* _REQUIRED WORK_
Return only the lines running from the line with "Recreate this object" down to the line with "NECK_COLUMN_ANGLE = 58.0", both included, exactly as they appear.

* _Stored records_
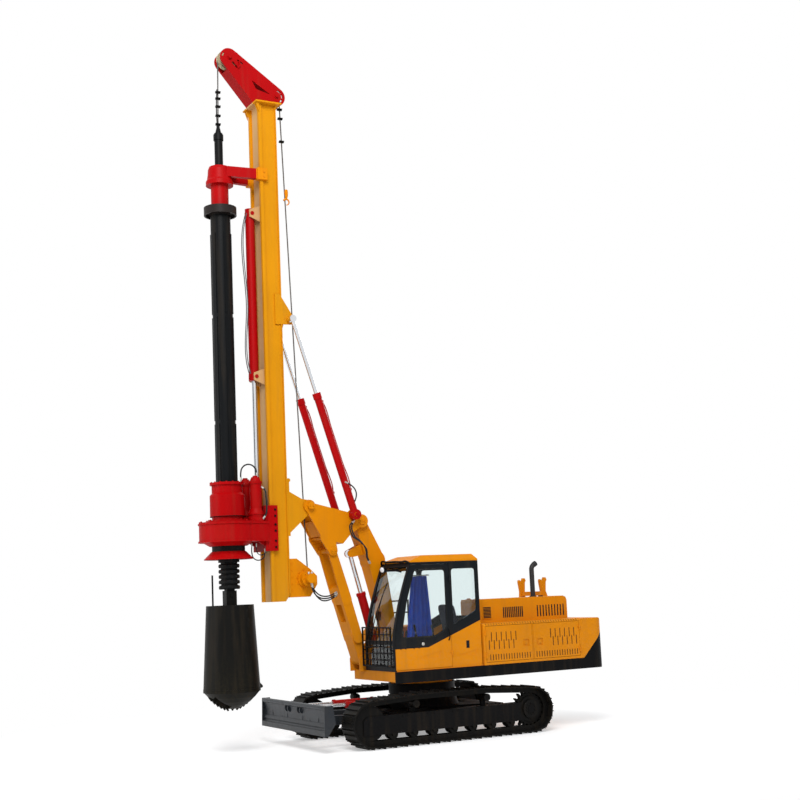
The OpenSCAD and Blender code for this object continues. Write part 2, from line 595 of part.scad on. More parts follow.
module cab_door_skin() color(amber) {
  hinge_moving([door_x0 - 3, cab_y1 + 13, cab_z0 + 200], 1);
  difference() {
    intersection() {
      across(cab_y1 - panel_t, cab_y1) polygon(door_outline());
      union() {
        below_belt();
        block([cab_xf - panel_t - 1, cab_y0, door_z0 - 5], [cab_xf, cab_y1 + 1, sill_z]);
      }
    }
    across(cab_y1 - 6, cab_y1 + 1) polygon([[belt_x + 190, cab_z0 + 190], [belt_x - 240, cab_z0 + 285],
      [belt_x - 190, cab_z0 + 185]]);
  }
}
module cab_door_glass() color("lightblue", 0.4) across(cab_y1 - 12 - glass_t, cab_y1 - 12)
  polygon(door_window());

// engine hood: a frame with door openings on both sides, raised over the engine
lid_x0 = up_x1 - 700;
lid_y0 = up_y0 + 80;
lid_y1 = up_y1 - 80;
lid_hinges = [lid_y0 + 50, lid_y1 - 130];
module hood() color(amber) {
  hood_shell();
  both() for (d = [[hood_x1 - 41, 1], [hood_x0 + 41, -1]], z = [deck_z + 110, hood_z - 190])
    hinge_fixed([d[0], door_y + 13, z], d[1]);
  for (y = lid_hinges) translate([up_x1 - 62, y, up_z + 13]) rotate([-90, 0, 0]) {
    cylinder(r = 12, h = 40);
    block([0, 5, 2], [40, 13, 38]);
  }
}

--

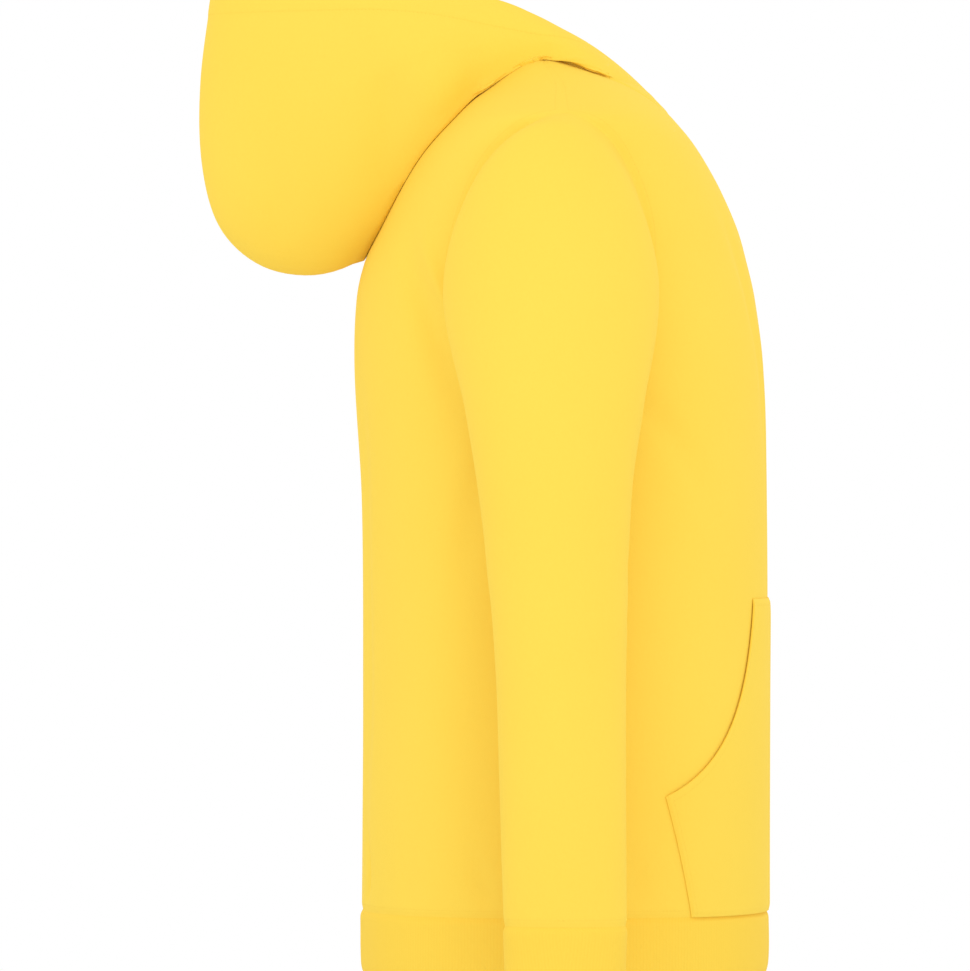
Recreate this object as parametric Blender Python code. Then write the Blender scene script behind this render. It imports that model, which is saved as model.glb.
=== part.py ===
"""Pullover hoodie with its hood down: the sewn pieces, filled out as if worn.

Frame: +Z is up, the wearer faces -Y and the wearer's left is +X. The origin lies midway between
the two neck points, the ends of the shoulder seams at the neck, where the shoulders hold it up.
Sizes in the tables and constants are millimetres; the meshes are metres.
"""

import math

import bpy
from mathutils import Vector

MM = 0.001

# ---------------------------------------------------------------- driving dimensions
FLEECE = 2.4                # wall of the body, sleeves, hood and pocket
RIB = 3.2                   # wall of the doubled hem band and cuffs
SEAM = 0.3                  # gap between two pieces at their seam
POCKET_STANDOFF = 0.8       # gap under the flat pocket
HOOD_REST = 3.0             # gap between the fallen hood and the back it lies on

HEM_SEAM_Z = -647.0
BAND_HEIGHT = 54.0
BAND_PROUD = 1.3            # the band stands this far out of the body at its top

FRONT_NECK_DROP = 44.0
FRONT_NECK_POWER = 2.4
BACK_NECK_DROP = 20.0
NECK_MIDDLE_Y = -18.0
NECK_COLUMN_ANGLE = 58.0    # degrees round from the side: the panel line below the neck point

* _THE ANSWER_
Recreate this object as parametric Blender Python code. Then write the Blender scene script behind this render. It imports that model, which is saved as model.glb.
=== part.py ===
"""Pullover hoodie with its hood down: the sewn pieces, filled out as if worn.

Frame: +Z is up, the wearer faces -Y and the wearer's left is +X. The origin lies midway between
the two neck points, the ends of the shoulder seams at the neck, where the shoulders hold it up.
Sizes in the tables and constants are millimetres; the meshes are metres.
"""

import math

import bpy
from mathutils import Vector

MM = 0.001

# ---------------------------------------------------------------- driving dimensions
FLEECE = 2.4                # wall of the body, sleeves, hood and pocket
RIB = 3.2                   # wall of the doubled hem band and cuffs
SEAM = 0.3                  # gap between two pieces at their seam
POCKET_STANDOFF = 0.8       # gap under the flat pocket
HOOD_REST = 3.0             # gap between the fallen hood and the back it lies on

HEM_SEAM_Z = -647.0
BAND_HEIGHT = 54.0
BAND_PROUD = 1.3            # the band stands this far out of the body at its top

FRONT_NECK_DROP = 44.0
FRONT_NECK_POWER = 2.4
BACK_NECK_DROP = 20.0
NECK_MIDDLE_Y = -18.0
NECK_COLUMN_ANGLE = 58.0    # degrees round from the side: the panel line below the neck point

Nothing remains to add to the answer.